▽

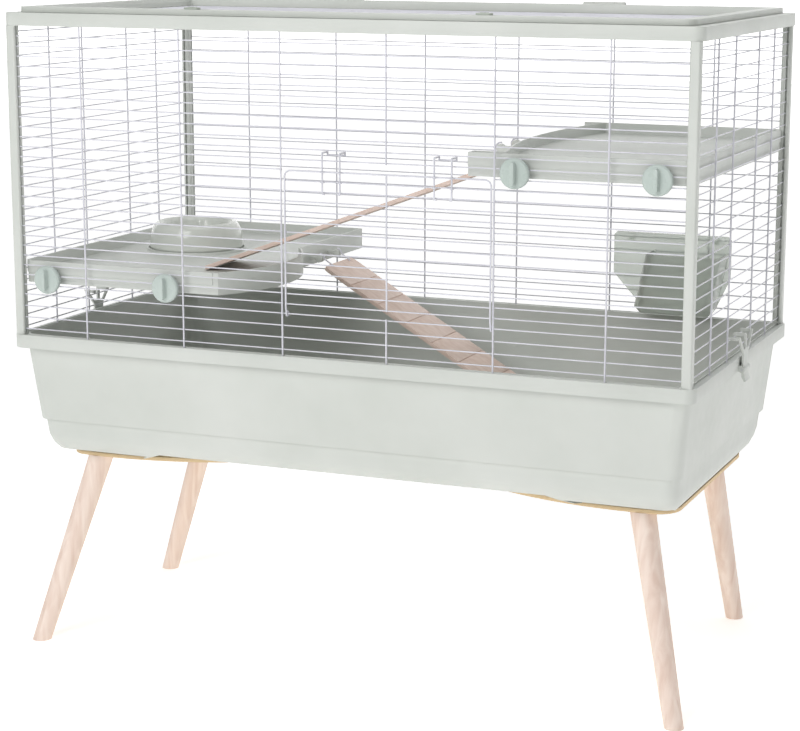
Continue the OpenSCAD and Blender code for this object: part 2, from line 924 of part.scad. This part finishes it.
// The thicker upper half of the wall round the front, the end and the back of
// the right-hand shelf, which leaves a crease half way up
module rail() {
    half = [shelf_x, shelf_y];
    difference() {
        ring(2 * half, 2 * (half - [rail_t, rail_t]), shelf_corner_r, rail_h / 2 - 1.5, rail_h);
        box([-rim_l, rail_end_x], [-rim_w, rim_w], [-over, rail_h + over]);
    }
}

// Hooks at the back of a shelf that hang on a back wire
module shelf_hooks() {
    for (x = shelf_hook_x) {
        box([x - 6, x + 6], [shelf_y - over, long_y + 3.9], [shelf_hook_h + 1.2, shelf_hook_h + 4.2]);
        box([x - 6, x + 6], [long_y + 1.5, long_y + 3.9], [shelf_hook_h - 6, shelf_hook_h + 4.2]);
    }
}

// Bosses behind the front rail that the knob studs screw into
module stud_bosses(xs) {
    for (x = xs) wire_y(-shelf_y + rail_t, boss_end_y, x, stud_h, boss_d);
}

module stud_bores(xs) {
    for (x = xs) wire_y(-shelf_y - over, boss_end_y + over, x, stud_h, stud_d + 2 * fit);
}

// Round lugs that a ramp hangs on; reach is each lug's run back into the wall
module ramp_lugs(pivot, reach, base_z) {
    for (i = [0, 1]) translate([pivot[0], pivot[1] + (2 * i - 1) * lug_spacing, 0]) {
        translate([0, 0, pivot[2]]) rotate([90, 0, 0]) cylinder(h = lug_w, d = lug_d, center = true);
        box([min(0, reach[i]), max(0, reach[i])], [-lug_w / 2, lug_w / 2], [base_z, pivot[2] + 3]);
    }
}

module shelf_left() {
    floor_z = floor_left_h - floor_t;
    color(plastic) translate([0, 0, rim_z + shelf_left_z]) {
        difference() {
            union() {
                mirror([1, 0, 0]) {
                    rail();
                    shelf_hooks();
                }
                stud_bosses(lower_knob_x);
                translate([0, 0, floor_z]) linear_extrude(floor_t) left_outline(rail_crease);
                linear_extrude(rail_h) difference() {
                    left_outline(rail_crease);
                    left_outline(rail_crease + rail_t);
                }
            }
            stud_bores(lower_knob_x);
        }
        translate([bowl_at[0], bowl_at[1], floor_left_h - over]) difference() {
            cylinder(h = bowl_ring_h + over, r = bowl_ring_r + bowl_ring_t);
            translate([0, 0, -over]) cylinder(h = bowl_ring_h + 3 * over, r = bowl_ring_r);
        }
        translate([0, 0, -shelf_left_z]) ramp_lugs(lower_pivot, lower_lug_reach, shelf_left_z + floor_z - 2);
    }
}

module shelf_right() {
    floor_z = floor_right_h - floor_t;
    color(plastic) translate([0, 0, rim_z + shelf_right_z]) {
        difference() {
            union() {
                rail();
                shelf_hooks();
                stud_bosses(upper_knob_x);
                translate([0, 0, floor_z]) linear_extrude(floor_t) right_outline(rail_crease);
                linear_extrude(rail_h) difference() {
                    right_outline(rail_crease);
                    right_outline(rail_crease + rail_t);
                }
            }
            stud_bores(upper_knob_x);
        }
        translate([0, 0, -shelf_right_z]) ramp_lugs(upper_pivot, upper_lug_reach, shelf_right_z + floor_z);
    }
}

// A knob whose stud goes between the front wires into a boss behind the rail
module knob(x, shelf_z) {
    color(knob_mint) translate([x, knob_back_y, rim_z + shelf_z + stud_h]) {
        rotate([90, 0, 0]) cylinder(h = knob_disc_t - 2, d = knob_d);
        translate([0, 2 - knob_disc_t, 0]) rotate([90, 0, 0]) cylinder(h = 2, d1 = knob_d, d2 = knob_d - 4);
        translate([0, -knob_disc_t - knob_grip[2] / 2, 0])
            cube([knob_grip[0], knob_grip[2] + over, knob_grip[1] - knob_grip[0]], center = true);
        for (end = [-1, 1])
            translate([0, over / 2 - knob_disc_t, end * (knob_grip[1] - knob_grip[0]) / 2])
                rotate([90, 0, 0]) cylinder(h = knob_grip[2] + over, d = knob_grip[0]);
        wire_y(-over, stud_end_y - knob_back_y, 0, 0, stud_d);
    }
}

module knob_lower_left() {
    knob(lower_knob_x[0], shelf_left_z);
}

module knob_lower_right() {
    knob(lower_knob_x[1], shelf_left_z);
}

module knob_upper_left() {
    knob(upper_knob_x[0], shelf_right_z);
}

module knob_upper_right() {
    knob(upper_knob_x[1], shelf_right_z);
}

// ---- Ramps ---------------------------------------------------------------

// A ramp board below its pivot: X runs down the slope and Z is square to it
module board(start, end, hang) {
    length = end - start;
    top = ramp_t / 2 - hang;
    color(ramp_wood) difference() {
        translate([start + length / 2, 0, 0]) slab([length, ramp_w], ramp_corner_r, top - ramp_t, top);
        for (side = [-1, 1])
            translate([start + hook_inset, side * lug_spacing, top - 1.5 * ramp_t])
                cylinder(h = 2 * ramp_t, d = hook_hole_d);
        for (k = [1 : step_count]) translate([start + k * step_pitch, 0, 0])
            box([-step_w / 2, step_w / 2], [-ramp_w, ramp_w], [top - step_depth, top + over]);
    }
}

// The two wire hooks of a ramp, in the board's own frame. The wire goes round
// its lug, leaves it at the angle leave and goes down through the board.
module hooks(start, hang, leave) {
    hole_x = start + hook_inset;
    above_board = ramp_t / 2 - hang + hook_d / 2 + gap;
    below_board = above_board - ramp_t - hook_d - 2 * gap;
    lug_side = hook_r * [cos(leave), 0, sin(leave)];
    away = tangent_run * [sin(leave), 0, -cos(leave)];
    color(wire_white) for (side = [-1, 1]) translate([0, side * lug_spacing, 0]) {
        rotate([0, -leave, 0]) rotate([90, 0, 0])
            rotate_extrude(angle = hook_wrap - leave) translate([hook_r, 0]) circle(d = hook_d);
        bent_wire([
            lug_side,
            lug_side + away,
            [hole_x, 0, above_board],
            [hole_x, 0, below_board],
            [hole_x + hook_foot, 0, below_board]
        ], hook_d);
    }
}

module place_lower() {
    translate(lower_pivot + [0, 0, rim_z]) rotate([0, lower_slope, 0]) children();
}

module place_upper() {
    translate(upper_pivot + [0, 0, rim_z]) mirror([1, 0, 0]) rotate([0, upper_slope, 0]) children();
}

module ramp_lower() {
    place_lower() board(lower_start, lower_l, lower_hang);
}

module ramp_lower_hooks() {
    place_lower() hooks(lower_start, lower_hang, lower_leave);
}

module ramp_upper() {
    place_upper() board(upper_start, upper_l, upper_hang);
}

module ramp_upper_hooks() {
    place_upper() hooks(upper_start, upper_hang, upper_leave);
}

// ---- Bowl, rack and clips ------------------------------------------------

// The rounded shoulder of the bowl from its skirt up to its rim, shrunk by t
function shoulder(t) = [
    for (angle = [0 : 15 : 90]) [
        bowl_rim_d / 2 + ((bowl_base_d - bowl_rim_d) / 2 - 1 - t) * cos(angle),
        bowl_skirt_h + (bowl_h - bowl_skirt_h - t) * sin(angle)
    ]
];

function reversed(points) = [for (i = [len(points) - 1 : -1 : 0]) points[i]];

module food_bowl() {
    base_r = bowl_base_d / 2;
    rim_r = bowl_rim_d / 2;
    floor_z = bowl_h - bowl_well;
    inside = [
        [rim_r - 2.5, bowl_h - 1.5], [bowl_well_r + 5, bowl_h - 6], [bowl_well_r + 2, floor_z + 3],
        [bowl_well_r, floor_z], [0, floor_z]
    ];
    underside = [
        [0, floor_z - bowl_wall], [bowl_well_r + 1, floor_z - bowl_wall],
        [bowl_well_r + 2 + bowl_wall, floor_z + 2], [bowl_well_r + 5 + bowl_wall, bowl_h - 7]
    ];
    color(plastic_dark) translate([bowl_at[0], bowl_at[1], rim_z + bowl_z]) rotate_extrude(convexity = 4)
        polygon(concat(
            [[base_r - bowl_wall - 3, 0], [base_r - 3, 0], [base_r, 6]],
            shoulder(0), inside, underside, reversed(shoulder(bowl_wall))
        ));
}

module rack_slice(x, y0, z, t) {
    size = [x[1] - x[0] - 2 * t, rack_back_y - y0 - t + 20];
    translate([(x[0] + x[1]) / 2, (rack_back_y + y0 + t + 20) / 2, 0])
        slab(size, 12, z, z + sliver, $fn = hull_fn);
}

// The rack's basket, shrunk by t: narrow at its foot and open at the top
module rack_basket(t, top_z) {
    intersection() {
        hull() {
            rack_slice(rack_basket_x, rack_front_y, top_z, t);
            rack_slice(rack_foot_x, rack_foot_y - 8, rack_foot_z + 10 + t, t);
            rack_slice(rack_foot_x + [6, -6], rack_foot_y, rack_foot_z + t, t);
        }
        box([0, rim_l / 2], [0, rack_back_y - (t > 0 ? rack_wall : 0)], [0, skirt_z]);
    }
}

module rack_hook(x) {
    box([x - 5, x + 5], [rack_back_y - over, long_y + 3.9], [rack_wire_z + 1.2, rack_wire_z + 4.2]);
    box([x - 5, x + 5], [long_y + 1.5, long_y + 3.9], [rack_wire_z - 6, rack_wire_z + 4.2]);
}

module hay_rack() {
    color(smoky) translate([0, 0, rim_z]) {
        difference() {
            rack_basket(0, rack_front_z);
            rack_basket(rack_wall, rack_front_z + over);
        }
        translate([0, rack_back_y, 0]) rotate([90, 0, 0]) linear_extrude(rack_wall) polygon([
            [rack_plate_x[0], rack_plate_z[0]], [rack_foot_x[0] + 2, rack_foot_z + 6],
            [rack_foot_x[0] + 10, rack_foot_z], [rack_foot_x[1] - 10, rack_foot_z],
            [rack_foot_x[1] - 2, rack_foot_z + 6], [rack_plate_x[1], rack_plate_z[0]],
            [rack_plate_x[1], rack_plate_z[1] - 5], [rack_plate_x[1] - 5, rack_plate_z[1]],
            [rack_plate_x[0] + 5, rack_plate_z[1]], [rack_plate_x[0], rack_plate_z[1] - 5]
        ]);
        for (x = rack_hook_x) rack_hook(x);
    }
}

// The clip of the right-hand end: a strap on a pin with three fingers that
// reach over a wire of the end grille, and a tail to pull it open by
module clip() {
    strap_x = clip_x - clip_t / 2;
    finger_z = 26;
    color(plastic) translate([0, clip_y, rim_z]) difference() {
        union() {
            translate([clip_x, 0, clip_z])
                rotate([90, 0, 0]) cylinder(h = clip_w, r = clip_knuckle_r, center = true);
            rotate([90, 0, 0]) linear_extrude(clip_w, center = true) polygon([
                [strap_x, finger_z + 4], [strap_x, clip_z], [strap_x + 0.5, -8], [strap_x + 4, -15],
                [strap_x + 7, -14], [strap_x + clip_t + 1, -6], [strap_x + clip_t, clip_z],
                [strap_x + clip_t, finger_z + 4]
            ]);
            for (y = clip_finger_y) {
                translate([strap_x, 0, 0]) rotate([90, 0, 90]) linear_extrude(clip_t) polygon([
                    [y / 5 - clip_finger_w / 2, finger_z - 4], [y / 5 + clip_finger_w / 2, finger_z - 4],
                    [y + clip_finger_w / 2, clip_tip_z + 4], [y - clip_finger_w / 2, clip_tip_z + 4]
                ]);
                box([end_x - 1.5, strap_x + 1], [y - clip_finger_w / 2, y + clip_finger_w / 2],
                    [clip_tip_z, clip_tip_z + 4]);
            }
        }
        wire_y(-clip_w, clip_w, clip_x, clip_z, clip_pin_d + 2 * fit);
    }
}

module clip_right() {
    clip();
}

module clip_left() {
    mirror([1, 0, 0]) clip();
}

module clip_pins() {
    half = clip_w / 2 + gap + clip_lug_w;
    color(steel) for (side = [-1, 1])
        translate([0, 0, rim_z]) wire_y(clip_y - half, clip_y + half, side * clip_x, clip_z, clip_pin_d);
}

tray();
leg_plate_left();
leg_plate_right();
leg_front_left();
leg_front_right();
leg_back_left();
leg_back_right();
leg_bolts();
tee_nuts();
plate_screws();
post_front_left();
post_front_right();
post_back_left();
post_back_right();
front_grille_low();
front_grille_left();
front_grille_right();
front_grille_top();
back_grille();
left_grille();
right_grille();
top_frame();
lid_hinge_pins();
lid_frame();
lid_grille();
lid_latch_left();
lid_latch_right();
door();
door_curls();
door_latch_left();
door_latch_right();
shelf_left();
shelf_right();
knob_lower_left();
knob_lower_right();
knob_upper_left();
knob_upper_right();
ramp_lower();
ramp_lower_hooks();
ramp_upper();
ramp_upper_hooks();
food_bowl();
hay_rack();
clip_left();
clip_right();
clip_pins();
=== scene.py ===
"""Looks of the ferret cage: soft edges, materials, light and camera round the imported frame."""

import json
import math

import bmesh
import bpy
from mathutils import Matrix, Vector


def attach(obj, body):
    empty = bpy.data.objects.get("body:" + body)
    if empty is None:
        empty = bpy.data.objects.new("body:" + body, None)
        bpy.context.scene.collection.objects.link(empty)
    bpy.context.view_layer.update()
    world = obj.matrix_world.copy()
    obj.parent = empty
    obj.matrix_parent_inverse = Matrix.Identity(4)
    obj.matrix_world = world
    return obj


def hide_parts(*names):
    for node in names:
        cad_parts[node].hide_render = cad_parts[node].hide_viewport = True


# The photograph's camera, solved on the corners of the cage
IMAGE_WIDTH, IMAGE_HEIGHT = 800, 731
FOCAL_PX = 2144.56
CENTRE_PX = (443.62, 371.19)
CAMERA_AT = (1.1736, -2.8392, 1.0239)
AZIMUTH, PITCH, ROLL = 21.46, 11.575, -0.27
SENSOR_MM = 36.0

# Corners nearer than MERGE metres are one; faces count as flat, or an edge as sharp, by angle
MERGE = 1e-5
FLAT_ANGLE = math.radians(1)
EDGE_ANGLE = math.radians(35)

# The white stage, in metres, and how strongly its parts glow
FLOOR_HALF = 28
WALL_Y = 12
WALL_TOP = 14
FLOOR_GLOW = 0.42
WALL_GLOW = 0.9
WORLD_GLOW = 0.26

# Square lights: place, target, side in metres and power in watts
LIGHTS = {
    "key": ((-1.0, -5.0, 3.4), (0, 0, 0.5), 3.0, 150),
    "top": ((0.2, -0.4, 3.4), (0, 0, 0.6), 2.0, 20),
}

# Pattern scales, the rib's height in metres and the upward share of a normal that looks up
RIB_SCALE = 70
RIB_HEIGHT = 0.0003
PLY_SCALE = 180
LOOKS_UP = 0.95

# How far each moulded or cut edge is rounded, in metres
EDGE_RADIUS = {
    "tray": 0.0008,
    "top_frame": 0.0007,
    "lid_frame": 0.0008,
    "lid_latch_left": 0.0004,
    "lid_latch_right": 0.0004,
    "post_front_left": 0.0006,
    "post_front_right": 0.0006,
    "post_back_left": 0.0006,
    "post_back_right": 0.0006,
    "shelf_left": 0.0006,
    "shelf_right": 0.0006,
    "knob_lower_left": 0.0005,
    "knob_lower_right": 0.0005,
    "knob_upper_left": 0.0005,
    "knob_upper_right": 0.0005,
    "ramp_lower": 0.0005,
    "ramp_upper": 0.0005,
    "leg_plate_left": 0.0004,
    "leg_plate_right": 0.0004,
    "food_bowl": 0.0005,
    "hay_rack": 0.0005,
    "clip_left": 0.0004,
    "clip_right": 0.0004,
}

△

GIVEN EXERCISE: Copy out exactly the lines from the one with "door_latch_right();" through the one with "obj.parent = empty", counting both ends, and no other lines.

FINISHED TASK:
door_latch_right();
shelf_left();
shelf_right();
knob_lower_left();
knob_lower_right();
knob_upper_left();
knob_upper_right();
ramp_lower();
ramp_lower_hooks();
ramp_upper();
ramp_upper_hooks();
food_bowl();
hay_rack();
clip_left();
clip_right();
clip_pins();
=== scene.py ===
"""Looks of the ferret cage: soft edges, materials, light and camera round the imported frame."""

import json
import math

import bmesh
import bpy
from mathutils import Matrix, Vector


def attach(obj, body):
    empty = bpy.data.objects.get("body:" + body)
    if empty is None:
        empty = bpy.data.objects.new("body:" + body, None)
        bpy.context.scene.collection.objects.link(empty)
    bpy.context.view_layer.update()
    world = obj.matrix_world.copy()
    obj.parent = empty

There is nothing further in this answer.